Featured Image: systemtap dyninst runtime

SystemTap (stap) uses a command-line interface (CLI) and a scripting language to write instrumentation for a live running kernel or a user space application. A SystemTap script associates handlers with named events. This means, when a specified event occurs, the default SystemTap kernel runtime runs the handler in the kernel as if it is a quick subroutine, and then it resumes.

SystemTap translates the script to C, uses it to create a kernel module, loads the module, and connects the probed events. It can set probes at arbitrary kernel locations or at user space locations. While SystemTap is a powerful tool, loading the kernel module requires privilege, and this privilege can sometimes be a barrier for use. For example, on managed machines or in containers that are without the necessary privilege. In these cases, SystemTap has another runtime that uses the Dyninst instrumentation framework to provide many features of the kernel module runtime only requiring user privilege.

SystemTap Dyninst runtime use cases

The following examples use the Dyninst runtime, such as when the kernel runtime is not available, or to make use of the Dyninst runtime in its own right. The examples can be cut, pasted, and executed using the given stap command lines.
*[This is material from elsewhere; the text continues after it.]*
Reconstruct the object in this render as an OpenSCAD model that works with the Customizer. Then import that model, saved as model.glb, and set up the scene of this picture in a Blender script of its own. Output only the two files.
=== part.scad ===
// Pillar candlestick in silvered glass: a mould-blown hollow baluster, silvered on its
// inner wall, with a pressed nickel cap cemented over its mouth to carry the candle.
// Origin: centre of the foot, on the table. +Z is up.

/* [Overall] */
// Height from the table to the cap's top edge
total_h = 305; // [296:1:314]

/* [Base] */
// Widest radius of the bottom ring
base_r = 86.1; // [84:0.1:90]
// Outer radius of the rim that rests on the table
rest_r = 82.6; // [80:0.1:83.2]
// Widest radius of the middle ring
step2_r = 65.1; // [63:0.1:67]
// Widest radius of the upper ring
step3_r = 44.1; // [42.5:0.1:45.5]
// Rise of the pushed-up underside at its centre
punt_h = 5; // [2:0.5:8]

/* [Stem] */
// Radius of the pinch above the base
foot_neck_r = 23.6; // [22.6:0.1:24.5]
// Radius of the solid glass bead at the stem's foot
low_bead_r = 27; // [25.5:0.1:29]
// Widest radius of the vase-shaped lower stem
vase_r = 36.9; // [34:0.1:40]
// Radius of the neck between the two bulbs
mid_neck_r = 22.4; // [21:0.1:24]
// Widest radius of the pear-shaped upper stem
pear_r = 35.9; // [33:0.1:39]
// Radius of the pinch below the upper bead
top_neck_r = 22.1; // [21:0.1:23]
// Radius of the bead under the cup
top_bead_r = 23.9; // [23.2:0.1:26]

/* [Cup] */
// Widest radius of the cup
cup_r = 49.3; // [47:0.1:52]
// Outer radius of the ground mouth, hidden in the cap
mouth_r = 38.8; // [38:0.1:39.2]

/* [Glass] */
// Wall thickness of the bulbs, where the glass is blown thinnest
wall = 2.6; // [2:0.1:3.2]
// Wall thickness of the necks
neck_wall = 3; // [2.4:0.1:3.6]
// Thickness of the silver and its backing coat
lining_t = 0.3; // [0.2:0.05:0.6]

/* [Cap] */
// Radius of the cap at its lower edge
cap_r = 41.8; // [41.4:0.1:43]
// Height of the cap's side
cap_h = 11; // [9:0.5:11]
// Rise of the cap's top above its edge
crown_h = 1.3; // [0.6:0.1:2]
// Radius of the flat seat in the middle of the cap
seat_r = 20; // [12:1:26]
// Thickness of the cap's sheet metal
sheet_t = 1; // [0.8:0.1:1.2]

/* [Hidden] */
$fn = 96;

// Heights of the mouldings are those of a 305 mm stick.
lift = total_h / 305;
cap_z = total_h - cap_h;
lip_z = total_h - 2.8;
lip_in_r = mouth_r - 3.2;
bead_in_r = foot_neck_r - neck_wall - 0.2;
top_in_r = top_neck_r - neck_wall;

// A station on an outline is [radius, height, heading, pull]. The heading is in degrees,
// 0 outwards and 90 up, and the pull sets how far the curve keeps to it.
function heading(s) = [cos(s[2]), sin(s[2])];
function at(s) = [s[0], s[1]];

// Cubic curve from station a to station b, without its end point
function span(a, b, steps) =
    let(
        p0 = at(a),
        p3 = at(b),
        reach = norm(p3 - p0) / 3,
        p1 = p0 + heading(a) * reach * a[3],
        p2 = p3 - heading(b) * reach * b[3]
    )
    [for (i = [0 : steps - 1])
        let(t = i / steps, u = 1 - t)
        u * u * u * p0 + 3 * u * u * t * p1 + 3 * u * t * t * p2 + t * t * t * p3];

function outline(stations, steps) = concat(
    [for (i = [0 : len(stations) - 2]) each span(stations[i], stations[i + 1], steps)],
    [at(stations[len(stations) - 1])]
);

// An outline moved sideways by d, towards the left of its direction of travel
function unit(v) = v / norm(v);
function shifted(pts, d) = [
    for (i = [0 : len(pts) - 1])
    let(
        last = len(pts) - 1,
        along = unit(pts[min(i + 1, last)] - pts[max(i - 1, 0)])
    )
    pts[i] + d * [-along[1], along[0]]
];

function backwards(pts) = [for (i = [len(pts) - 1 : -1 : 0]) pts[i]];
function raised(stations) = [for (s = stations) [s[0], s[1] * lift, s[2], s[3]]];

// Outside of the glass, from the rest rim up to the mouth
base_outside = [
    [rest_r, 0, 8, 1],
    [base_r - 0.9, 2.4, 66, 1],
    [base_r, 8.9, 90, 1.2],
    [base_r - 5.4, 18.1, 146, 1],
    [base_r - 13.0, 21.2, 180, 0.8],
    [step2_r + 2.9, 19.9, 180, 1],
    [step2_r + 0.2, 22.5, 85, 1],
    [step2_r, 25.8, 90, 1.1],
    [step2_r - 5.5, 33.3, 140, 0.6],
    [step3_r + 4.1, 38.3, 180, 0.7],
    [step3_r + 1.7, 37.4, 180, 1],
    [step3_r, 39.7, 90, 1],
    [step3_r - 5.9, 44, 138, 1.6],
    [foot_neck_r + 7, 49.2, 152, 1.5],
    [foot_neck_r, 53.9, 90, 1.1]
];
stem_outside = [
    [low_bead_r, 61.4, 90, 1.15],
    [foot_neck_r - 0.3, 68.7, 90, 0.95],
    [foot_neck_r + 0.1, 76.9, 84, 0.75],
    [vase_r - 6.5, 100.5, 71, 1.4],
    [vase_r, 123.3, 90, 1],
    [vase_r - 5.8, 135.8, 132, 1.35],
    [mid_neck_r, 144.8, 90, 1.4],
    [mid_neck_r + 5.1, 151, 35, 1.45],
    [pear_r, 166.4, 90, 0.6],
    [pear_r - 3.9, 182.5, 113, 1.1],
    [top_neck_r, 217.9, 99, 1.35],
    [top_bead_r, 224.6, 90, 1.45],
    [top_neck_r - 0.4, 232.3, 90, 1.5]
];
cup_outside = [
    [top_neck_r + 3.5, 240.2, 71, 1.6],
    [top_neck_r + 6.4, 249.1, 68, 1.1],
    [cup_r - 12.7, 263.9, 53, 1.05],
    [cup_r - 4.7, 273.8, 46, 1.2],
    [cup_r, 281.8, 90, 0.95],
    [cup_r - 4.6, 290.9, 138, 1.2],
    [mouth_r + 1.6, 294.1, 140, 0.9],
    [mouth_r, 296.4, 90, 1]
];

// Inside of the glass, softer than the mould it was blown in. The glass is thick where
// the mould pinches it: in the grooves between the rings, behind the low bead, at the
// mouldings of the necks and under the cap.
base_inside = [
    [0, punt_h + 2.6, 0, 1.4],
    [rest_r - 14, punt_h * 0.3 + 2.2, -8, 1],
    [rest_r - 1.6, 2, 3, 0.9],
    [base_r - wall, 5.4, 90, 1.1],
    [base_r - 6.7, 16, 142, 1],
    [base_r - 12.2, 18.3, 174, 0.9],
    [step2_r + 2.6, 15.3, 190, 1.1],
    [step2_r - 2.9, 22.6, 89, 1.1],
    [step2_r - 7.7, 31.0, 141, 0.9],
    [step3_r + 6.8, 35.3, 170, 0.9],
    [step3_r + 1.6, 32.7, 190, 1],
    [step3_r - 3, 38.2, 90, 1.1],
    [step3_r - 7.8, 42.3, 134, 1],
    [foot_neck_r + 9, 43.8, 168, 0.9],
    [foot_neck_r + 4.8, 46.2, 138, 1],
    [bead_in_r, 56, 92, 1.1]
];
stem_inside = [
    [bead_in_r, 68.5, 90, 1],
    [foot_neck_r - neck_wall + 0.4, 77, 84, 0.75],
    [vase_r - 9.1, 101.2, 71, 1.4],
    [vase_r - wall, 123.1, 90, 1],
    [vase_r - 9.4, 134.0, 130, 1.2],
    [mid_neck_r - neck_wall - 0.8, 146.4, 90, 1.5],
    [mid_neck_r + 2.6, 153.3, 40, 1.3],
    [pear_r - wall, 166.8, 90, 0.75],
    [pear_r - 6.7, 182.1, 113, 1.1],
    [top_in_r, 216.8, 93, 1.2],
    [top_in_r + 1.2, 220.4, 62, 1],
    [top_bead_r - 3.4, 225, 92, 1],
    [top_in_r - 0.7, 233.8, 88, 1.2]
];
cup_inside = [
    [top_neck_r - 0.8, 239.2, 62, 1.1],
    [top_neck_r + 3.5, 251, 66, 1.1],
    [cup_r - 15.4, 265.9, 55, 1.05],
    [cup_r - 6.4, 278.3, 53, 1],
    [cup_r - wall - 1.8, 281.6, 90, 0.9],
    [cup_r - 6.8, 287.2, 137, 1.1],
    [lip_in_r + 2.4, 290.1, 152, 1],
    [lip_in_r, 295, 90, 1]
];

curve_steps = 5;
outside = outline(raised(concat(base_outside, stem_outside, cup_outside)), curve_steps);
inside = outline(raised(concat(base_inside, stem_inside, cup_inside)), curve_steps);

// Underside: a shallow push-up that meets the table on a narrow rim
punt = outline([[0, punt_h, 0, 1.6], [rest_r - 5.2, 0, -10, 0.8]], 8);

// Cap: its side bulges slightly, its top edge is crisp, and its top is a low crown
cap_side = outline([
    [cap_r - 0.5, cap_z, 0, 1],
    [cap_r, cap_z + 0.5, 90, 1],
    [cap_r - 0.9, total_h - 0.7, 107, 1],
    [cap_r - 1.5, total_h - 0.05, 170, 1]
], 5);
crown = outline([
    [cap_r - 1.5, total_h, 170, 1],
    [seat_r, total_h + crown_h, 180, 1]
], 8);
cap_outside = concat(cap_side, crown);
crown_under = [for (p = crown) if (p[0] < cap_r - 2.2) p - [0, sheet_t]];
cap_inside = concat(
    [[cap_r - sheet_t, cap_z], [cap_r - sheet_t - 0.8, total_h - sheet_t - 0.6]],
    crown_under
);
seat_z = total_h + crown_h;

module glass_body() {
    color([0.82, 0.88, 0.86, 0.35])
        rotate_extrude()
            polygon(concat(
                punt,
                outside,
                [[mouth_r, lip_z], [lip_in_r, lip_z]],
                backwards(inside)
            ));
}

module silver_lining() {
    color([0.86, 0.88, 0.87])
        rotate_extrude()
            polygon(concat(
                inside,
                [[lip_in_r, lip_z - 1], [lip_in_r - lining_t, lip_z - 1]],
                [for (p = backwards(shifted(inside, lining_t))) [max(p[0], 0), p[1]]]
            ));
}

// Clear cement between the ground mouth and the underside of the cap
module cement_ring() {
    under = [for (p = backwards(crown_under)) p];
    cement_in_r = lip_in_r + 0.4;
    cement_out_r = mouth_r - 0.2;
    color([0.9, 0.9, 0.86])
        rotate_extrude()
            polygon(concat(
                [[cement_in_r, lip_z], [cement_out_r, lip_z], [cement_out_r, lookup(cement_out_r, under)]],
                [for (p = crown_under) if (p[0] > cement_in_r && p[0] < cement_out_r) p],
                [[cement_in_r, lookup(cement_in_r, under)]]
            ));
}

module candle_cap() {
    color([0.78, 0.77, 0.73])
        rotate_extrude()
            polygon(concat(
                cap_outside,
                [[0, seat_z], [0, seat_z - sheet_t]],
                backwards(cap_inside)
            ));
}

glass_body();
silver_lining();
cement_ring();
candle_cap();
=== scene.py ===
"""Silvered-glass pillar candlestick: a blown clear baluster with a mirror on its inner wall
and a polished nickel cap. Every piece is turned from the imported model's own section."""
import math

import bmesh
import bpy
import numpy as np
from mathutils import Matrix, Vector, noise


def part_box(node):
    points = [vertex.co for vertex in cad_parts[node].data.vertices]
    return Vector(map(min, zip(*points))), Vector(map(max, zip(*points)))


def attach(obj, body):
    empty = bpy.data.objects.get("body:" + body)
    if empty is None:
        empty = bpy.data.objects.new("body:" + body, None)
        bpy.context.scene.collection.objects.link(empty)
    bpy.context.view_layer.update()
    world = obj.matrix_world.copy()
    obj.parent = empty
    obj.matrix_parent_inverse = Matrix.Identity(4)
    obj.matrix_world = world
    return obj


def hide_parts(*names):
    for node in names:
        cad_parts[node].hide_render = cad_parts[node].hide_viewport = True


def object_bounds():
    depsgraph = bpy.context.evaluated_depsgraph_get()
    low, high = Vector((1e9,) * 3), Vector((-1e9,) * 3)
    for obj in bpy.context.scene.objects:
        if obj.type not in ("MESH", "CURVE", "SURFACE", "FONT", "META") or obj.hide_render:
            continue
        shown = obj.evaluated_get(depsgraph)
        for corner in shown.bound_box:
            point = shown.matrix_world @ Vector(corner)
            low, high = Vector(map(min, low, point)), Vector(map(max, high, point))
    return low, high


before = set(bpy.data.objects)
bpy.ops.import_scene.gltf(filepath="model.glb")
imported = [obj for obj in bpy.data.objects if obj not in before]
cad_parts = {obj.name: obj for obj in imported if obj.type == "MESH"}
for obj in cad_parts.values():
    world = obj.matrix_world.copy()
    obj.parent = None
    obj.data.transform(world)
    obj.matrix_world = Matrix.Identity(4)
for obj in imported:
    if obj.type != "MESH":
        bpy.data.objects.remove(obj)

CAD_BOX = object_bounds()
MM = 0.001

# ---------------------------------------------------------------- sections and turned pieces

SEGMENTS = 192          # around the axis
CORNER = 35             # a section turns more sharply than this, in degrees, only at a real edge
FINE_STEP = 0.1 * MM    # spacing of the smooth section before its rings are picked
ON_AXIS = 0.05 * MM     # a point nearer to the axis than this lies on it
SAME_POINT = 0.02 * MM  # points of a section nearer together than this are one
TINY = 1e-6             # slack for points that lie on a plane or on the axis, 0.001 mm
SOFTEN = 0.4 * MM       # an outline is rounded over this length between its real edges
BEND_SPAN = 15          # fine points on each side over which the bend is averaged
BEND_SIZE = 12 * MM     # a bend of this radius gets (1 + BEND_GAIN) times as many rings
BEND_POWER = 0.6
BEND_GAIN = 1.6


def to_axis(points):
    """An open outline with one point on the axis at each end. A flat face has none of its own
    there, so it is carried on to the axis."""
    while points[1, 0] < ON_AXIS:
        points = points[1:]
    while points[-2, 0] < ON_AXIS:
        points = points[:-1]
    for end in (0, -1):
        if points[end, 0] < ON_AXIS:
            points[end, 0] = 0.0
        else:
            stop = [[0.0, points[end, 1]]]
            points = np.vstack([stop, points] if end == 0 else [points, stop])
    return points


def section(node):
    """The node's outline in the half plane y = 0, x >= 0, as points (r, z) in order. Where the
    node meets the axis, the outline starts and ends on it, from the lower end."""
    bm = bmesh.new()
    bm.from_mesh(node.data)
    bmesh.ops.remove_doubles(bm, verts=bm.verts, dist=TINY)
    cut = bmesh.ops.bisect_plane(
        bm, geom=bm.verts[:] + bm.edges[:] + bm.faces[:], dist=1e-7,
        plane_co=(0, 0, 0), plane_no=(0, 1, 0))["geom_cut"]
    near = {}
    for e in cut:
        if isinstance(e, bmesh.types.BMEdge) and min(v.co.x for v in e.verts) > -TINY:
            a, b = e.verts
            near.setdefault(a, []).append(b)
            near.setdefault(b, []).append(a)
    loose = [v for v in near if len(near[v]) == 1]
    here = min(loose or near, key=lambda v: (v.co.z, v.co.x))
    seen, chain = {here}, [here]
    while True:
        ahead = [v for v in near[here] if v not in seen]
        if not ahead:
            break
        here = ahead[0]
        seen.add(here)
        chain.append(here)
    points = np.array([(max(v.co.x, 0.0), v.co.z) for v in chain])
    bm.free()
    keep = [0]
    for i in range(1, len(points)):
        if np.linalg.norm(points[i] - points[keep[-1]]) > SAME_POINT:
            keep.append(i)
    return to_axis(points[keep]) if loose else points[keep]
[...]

Many programs such as Python, Perl, TCL, editors, and web servers employ event loops. The next example demonstrates parameter changes in the Python event loop. This Python program, pyexample.py, converts Celsius to Fahrenheit. This example requires the installation of debuginfo for the python3-libs:

stap --dyninst varwatch.stp 'process("/usr/lib64/libpython3.8.so.1.0").statement("PyEval_EvalCodeEx@*:*")' '$$parms' -c '/usr/bin/python3 pyexample.py 35'

where varwatch.stp is:

global var%
probe $1 {
 if (@defined($2)) {
 newvar = $2;
 if (var[tid()] != newvar) {
  printf("%s[%d] %s %s:\n", execname(), tid(), pp(), @2);
  println(newvar);
  var[tid()] = newvar;
 }
}
}

What is PyEval_EvalCodeEx@*:* and how did we determine it? Developers place static probes in the Python executable. For more details, go to the following User space static probes section. One of these probes is function__entry. For this probe, search the sources for that marker, and extrapolate from that point. Once arriving at the PyEval_EvalCodeEx function, the @*:# portion indicates where to set a probe for each statement in the function. Then, using this information, we can set a probe that accumulates time statistics for the Python event loop:

stap --dyninst /work/scox/stap"PyEval_EvalCodeEx")' -c /scripts/func_time_stats.stp 'process("/usr/lib64/libpython3.8.so.1.0").function('/usr/bin/python3 pyexample.py 35'

where func_time_stats.stp is:

global start, intervals
probe $1 { start[tid()] = gettimeofday_us() }
probe $1.return {
t = gettimeofday_us()
old_t = start[tid()]
  if (old_t) intervals <<< t - old_t
  delete start[tid()]
}

where the output is:

35 Celsius is 95.0 Farenheit
intervals min:0us avg:49us max:6598us count:146 variance:297936
value |-------------------------------------------------- count
0 |@@@@@ 10
1 |@@@@@@@@@@@@@@@@@@@@@@@@@@@@@@@@ 64
2 |@@@@@@@@@@@@@@@@@@@@@ 43

Then set a probe at the static marker cmd__entry in libtcl8.6.so to display the arguments in the TCL event loop:

stap --dyninst -e 'probe process("/usr/lib64/libtcl8.6.so").mark("cmd__entry") {printf("%s %#lxd
%#lxd\n",$$name,$arg1,$arg2)}' -c /usr/bin/tclsh8.6

Systemtap Dyninst runtime overview

The Dyninst runtime differs in that it creates a C user space source and generates a shared object. The Dyninst runtime does not require special privilege.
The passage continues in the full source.